«It’s politics. People have nothing to do with it.» This attitude is ascribed to Putin in Welcome to Chechnya, by way of explaining how it is that a wave of state-orchestrated atrocities against LGBTQ people could be systematically carried out without the Russian president batting an eye in one of his North Caucasus republics.
When terrorism was growing from Chechnya in the early 2000s, Putin responded by installing a pro-Russia regime, with Ramzan Kadyrov at the helm. In return for the strongman’s loyalty, he gave him free rein to run his country how he wanted — the seed of a growing cult of personality. This lack of accountability has enabled a brutal anti-gay purge of enforced disappearances, torture, and extra-judicial killings in the corrupt, ultra-conservative, and predominantly Muslim republic.
Details of the purge, which started in 2017 and are still ongoing, have leaked out despite the regime’s effective silencing methods. American documentarian and investigative reporter on LGBTQ issues David France now brings them to wider attention in his harrowing, essential film, which debuted at Sundance and has its International Premiere at the Berlinale. It is taut with white-knuckle suspense, as we are brought along on the perilous escape route out of Chechnya and into hiding with some who flee, getting a tiny taste of the all-consuming fear that a regime known for carrying out hits far beyond its own borders can engender. The intensely intimate, emotional yet straightforward and unadorned tenor of the documentary floors us with what Putin and his cronies cannot seem to see: that people, and their undeserved suffering, have precisely everything to do with these inhuman policies.
Clandestine
David Isteev and Olga Baranova, activists of the Russian LGBT Network, a non-governmental rights organisation, assist those at risk in their clandestine escape bids. With no prior experience in how to hide people in danger, or obtain the necessary paperwork for them, they have plunged in to meet such urgent need, taking in around 25 people per month to their secret shelter in Moscow — a city that, despite its own poor LGBTQ rights record, is safe in comparison to Grozny. They work tirelessly, risking their own lives on missions, and fighting to keep the immense stress at bay. The work makes them, too, the targets of death threats. Olga has incensed the family of a lesbian she helped flee, whose father intercepted her passage at Minsk airport, and she must herself set sights on a safer country in which to raise her infant son. She has crossed the code that considers Chechen women as property, and vengeance a question of honour.
They work tirelessly, risking their own lives on missions, and fighting to keep the immense stress at bay.

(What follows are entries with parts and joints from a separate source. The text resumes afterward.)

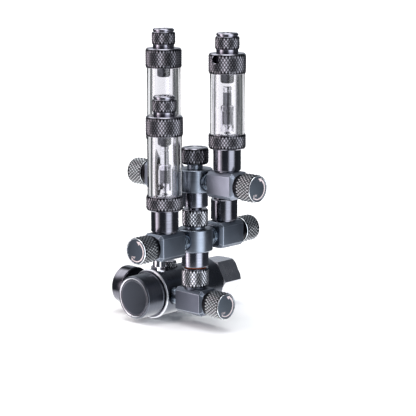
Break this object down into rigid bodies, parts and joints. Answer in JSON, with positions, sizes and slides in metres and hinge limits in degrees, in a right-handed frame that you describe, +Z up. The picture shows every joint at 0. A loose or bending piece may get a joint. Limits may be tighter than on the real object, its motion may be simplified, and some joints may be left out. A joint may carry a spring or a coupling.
{
  "type": "carbon dioxide regulator splitter",
  "caption": "Carbon dioxide pressure regulator with stacked splitter manifolds, needle valve arms with knurled knobs, and clear bubble counters with tube nuts.",
  "frame": {"origin": "centre of the inlet nut's mouth", "axes": "+X out of the inlet nut along the barrel's axis, +Z up along the column of manifolds"},
  "size_m": [0.1236, 0.1234, 0.1976],
  "materials": {
    "body_anodised": "satin, dark blue-grey anodised, turned",
    "block_anodised": "satin, blue-grey anodised, milled",
    "manifold_anodised": "polished, dark anodised, turned",
    "knurled_anodised": "diamond knurled, grey anodised",
    "knob_anodised": "diamond knurled, dark slate face",
    "black_fitting": "polished black, turned",
    "cover_anodised": "satin disc, slate, bare",
    "nickel": "polished nickel plate",
    "steel": "turned stainless steel",
    "tower_metal": "dark turned metal",
    "spring_steel": "drawn wire",
    "brass": "turned brass",
    "sintered_bronze": "sintered, matt",
    "acrylic": "clear, polished",
    "lens": "clear, polished",
    "rubber": "moulded, matt",
    "nylon": "turned, off-white",
    "washer_copper": "orange fibre",
    "black_anodised": "black anodised, turned",
    "dial_paint": "white enamel with printed scale",
    "pointer_paint": "black enamel"
  },
  "bodies": {
    "regulator": {"regulator_body": "body_anodised", "bonnet": "body_anodised", "bonnet_cover": "cover_anodised", "diaphragm": "rubber", "valve_seat": "brass", "inlet_nipple": "nickel", "inlet_filter": "sintered_bronze", "inlet_washer": "nylon", "gauge_case": "black_fitting", "gauge_dial": "dial_paint", "gauge_lens": "lens", "relief_valve": "nickel", "port_plug": "knurled_anodised", "outlet_block": "block_anodised", "outlet_gland_nut": "black_anodised", "range_spring": "spring_steel", "poppet_spring": "spring_steel"},
    "spring_seat": {"spring_button": "steel"},
    "adjuster": {"adjusting_screw": "steel"},
    "poppet": {"poppet": "steel", "diaphragm_plate": "steel"},
    "gauge_pointer": {"gauge_pointer": "pointer_paint"},
    "inlet_nut": {"inlet_nut": "nickel"},
    "outlet_stem": {"outlet_needle": "steel"},
    "outlet_knob": {"outlet_knob": "knob_anodised"},
    "lower_nut": {"lower_swivel_nut": "knurled_anodised"},
    "lower_module": {"lower_manifold": "manifold_anodised", "swivel_washer": "washer_copper", "lower_needle_blocks": "block_anodised", "lower_gland_nuts": "black_anodised", "lower_adaptors": "black_fitting", "lower_base_collars": "knurled_anodised", "lower_tubes": "acrylic", "lower_top_collars": "knurled_anodised", "lower_risers": "tower_metal", "lower_skirts": "acrylic", "check_valve_d": "black_fitting"},
    "upper_nut": {"upper_swivel_nut": "knurled_anodised"},
    "upper_module": {"upper_manifold": "manifold_anodised", "upper_needle_blocks": "block_anodised", "upper_gland_nuts": "black_anodised", "upper_adaptors": "black_fitting", "upper_base_collars": "knurled_anodised", "upper_tubes": "acrylic", "upper_top_collars": "knurled_anodised", "upper_risers": "tower_metal", "upper_skirts": "acrylic"},
    "column_cap": {"column_cap": "knurled_anodised"},
    "stem_a": {"needle_a": "steel"},
    "knob_a": {"knob_a": "knob_anodised"},
    "tube_nut_a": {"tube_nut_a": "knurled_anodised"},
    "stem_b": {"needle_b": "steel"},
    "knob_b": {"knob_b": "knob_anodised"},
    "tube_nut_b": {"tube_nut_b": "knurled_anodised"},
    "stem_c": {"needle_c": "steel"},
    "knob_c": {"knob_c": "knob_anodised"},
    "tube_nut_c": {"tube_nut_c": "knurled_anodised"},
    "stem_d": {"needle_d": "steel"},
    "knob_d": {"knob_d": "knob_anodised"},
    "tube_nut_d": {"tube_nut_d": "knurled_anodised"}
  },
  "joints": [
    {"name": "spring_seat_slide", "type": "slide", "parent": "regulator", "child": "spring_seat", "axis": [1, 0, 0], "range_m": [0, 0.00251], "deforming": ["range_spring"]},
    {"name": "adjusting_screw_turn", "type": "hinge", "parent": "spring_seat", "child": "adjuster", "pos_m": [-0.085, 0, 0], "axis": [1, 0, 0], "range_deg": [0, 900]},
    {"name": "poppet_slide", "type": "slide", "parent": "regulator", "child": "poppet", "axis": [1, 0, 0], "range_m": [0, 0.0005], "stiffness_N_per_m": 1500, "deforming": ["poppet_spring", "diaphragm"]},
    {"name": "gauge_pointer_turn", "type": "hinge", "parent": "regulator", "child": "gauge_pointer", "pos_m": [-0.068, 0.031, 0], "axis": [0, -1, 0], "range_deg": [0, 270], "stiffness_Nm_per_rad": 0.00002},
    {"name": "inlet_nut_turn", "type": "hinge", "parent": "regulator", "child": "inlet_nut", "pos_m": [-0.009, 0, 0], "axis": [1, 0, 0], "continuous": true},
    {"name": "outlet_stem_slide", "type": "slide", "parent": "regulator", "child": "outlet_stem", "axis": [0, -1, 0], "range_m": [0, 0.00151]},
    {"name": "outlet_knob_turn", "type": "hinge", "parent": "outlet_stem", "child": "outlet_knob", "pos_m": [-0.068, -0.056, 0], "axis": [0, -1, 0], "range_deg": [0, 1080]},
    {"name": "lower_nut_turn", "type": "hinge", "parent": "regulator", "child": "lower_nut", "pos_m": [-0.068, -0.034, 0.016], "axis": [0, 0, 1], "continuous": true},
    {"name": "lower_module_turn", "type": "hinge", "parent": "regulator", "child": "lower_module", "pos_m": [-0.068, -0.034, 0.0418], "axis": [0, 0, 1], "continuous": true},
    {"name": "upper_nut_turn", "type": "hinge", "parent": "lower_module", "child": "upper_nut", "pos_m": [-0.068, -0.034, 0.057], "axis": [0, 0, 1], "continuous": true},
    {"name": "upper_module_turn", "type": "hinge", "parent": "lower_module", "child": "upper_module", "pos_m": [-0.068, -0.034, 0.0821], "axis": [0, 0, 1], "range_deg": [-38, 38]},
    {"name": "column_cap_turn", "type": "hinge", "parent": "upper_module", "child": "column_cap", "pos_m": [-0.068, -0.034, 0.098], "axis": [0, 0, 1], "continuous": true},
    {"name": "stem_a_slide", "type": "slide", "parent": "upper_module", "child": "stem_a", "axis": [0, 1, 0], "range_m": [0, 0.00151]},
    {"name": "knob_a_turn", "type": "hinge", "parent": "stem_a", "child": "knob_a", "pos_m": [-0.068, 0.01475, 0.0821], "axis": [0, 1, 0], "range_deg": [0, 1080]},
    {"name": "tube_nut_a_turn", "type": "hinge", "parent": "upper_module", "child": "tube_nut_a", "pos_m": [-0.068, -0.00525, 0.17925], "axis": [0, 0, 1], "continuous": true},
    {"name": "stem_b_slide", "type": "slide", "parent": "lower_module", "child": "stem_b", "axis": [-1, 0, 0], "range_m": [0, 0.00151]},
    {"name": "knob_b_turn", "type": "hinge", "parent": "stem_b", "child": "knob_b", "pos_m": [-0.11675, -0.034, 0.0418], "axis": [-1, 0, 0], "range_deg": [0, 1080]},
    {"name": "tube_nut_b_turn", "type": "hinge", "parent": "lower_module", "child": "tube_nut_b", "pos_m": [-0.09675, -0.034, 0.13895], "axis": [0, 0, 1], "continuous": true},
    {"name": "stem_c_slide", "type": "slide", "parent": "upper_module", "child": "stem_c", "axis": [0, -1, 0], "range_m": [0, 0.00151]},
    {"name": "knob_c_turn", "type": "hinge", "parent": "stem_c", "child": "knob_c", "pos_m": [-0.068, -0.08275, 0.0821], "axis": [0, -1, 0], "range_deg": [0, 1080]},
    {"name": "tube_nut_c_turn", "type": "hinge", "parent": "upper_module", "child": "tube_nut_c", "pos_m": [-0.068, -0.06275, 0.17925], "axis": [0, 0, 1], "continuous": true},
    {"name": "stem_d_slide", "type": "slide", "parent": "lower_module", "child": "stem_d", "axis": [1, 0, 0], "range_m": [0, 0.00151]},
    {"name": "knob_d_turn", "type": "hinge", "parent": "stem_d", "child": "knob_d", "pos_m": [-0.01925, -0.034, 0.0418], "axis": [1, 0, 0], "range_deg": [0, 1080]},
    {"name": "tube_nut_d_turn", "type": "hinge", "parent": "lower_module", "child": "tube_nut_d", "pos_m": [-0.03925, -0.034, 0.0771], "axis": [0, 0, 1], "continuous": true}
  ],
  "couplings": [
    {"joint": "spring_seat_slide", "follows": "adjusting_screw_turn", "m_per_rad": 0.00015915},
    {"joint": "outlet_stem_slide", "follows": "outlet_knob_turn", "m_per_rad": 0.000079577},
    {"joint": "stem_a_slide", "follows": "knob_a_turn", "m_per_rad": 0.000079577},
    {"joint": "stem_b_slide", "follows": "knob_b_turn", "m_per_rad": 0.000079577},
    {"joint": "stem_c_slide", "follows": "knob_c_turn", "m_per_rad": 0.000079577},
    {"joint": "stem_d_slide", "follows": "knob_d_turn", "m_per_rad": 0.000079577}
  ]
}
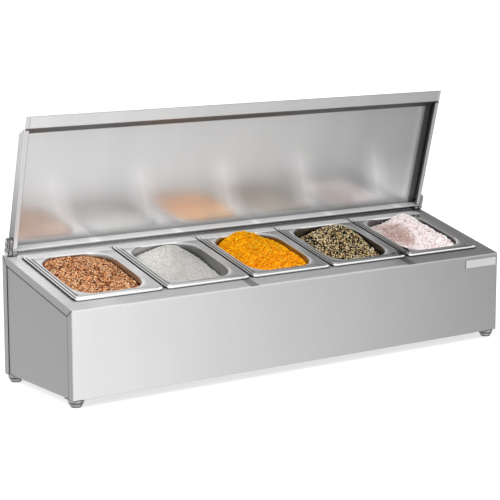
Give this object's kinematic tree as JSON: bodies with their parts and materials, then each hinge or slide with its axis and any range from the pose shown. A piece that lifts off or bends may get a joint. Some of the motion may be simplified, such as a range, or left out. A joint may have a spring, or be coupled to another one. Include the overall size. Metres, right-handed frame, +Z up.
{
  "type": "spice rack",
  "caption": "Countertop spice rack: folded steel housing with a sloped deck, a row of drop-in food pans holding spices, and one long hinged lid.",
  "frame": {"origin": "centre of the footprint of the bounding box, on the surface that the feet stand on", "axes": "+X along the rack to the right as seen from the front, +Y to the back, +Z up"},
  "size_m": [0.86, 0.2168, 0.4265],
  "materials": {
    "housing_steel": "satin",
    "side_steel": "satin",
    "lid_steel": "satin",
    "pan_steel": "satin",
    "hinge_steel": "satin",
    "fastener_steel": "satin",
    "badge_plate": "satin",
    "foot_rubber": "matte",
    "chilli": "matte",
    "white_salt": "matte",
    "turmeric": "matte",
    "pepper_mix": "matte",
    "pink_salt": "matte"
  },
  "bodies": {
    "housing": {"badge_plate": "badge_plate", "foot_back_left": "foot_rubber", "foot_back_right": "foot_rubber", "foot_front_left": "foot_rubber", "foot_front_right": "foot_rubber", "foot_nut_back_left": "fastener_steel", "foot_nut_back_right": "fastener_steel", "foot_nut_front_left": "fastener_steel", "foot_nut_front_right": "fastener_steel", "foot_screw_back_left": "fastener_steel", "foot_screw_back_right": "fastener_steel", "foot_screw_front_left": "fastener_steel", "foot_screw_front_right": "fastener_steel", "hinge_barrel_left": "hinge_steel", "hinge_barrel_right": "hinge_steel", "housing_wrap": "housing_steel", "pivot_bolt_left": "fastener_steel", "pivot_bolt_right": "fastener_steel", "side_panel_left": "side_steel", "side_panel_right": "side_steel"},
    "lid": {"arm_nut_left_high": "fastener_steel", "arm_nut_left_low": "fastener_steel", "arm_nut_right_high": "fastener_steel", "arm_nut_right_low": "fastener_steel", "arm_screw_left_high": "fastener_steel", "arm_screw_left_low": "fastener_steel", "arm_screw_right_high": "fastener_steel", "arm_screw_right_low": "fastener_steel", "hinge_arm_left": "hinge_steel", "hinge_arm_right": "hinge_steel", "lid_shell": "lid_steel"},
    "pan_body_1": {"pan_1": "pan_steel", "spice_1": "chilli"},
    "pan_body_2": {"pan_2": "pan_steel", "spice_2": "white_salt"},
    "pan_body_3": {"pan_3": "pan_steel", "spice_3": "turmeric"},
    "pan_body_4": {"pan_4": "pan_steel", "spice_4": "pepper_mix"},
    "pan_body_5": {"pan_5": "pan_steel", "spice_5": "pink_salt"}
  },
  "joints": [
    {"name": "lid_hinge", "type": "hinge", "parent": "housing", "child": "lid", "pos_m": [0, 0.09704, 0.20709], "axis": [-1, 0, 0], "range_deg": [-90, 20]},
    {"name": "pan_1_lift", "type": "slide", "parent": "housing", "child": "pan_body_1", "axis": [0, -0.2455, 0.9694], "range_m": [0, 0.115]},
    {"name": "pan_2_lift", "type": "slide", "parent": "housing", "child": "pan_body_2", "axis": [0, -0.2455, 0.9694], "range_m": [0, 0.115]},
    {"name": "pan_3_lift", "type": "slide", "parent": "housing", "child": "pan_body_3", "axis": [0, -0.2455, 0.9694], "range_m": [0, 0.115]},
    {"name": "pan_4_lift", "type": "slide", "parent": "housing", "child": "pan_body_4", "axis": [0, -0.2455, 0.9694], "range_m": [0, 0.115]},
    {"name": "pan_5_lift", "type": "slide", "parent": "housing", "child": "pan_body_5", "axis": [0, -0.2455, 0.9694], "range_m": [0, 0.115]}
  ]
}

For the refugees, reaching a safe house outside Chechnya is by no means the end of their ordeal. By leaving, they arrive at zero, with little chance to speak their own language, resume their professions, or talk to relatives. Their ties to all they have known, irrevocably cut. The stigma of «a shame so strong it has to be washed away by blood» does not, after a lifetime of socialisation and violent reinforcement, instantly evaporate; the trauma of what they have undergone, detained and tortured, lingers. For some, it is too much. One arrival attempts suicide by cutting his wrists in the Moscow safe house; the others rush to bandage him, as the hospital, due to the necessity of secrecy, is not an option. Anya, the daughter of a high-ranking official in the Chechen government and extensive resources to track her down, is deposited into an apartment at an undisclosed location in Eurasia. She has never been at home alone before but must wait indoors, as the activists try to arrange for any country to take her in. Six months pass, a visa elusive. The dislocation and claustrophobia too much to bear, she takes off and has not been heard of since. This US-made production is very pointed in noting that, while Canada has taken in 44 of the 151 survivors that the Russian LGBT Network has helped out of Chechnya, Trump’s administration has agreed to harbour none.
Global reach
Face-altering technology ingeniously allows the film’s subjects to be «digitally disguised,» to safeguard their identities. The repression within Chechnya is so brutal, and the hand of Kadyrov’s henchmen so global in its reach, that scarcely any of those persecuted are willing to go public about their experiences in the purge, which it is suspected has even claimed a prominent pop star, Zelim Bakaev, who disappeared in Grozny in 2017 while on a brief visit from Moscow.
Grainy mobile footage of homophobic attacks provides distressing eyewitness evidence of a fraction of atrocities in a nation that, its leader declares, has no gay people — and insists that if it did, their families would kill them before any state intervention. Maxim Lapunov (who goes by the alias «Grisha» before going public) is the first to talk, going to the authorities to try to prompt an investigation, and holding a press conference in Moscow. The experience of the former aspiring event planner is that of many: bundled into a car and taken to a camp full of other detainees, who are tortured, and whose mobiles are scanned for other contacts to target. Crucially, Lapunov is Russian, a visitor to the region, so was let go — a decision the regime quickly regretted. He’s been changing locations for six months with his entire family, who have been terrorised by a campaign of threats, and his boyfriend of ten years, with whom he has been emotionally reunited. The grave stress and curtailed possibilities of a potential lifetime lived in hiding is palpable for them all — but against this, Lapunov’s act of the highest courage in speaking out is the very essence of a life lived well.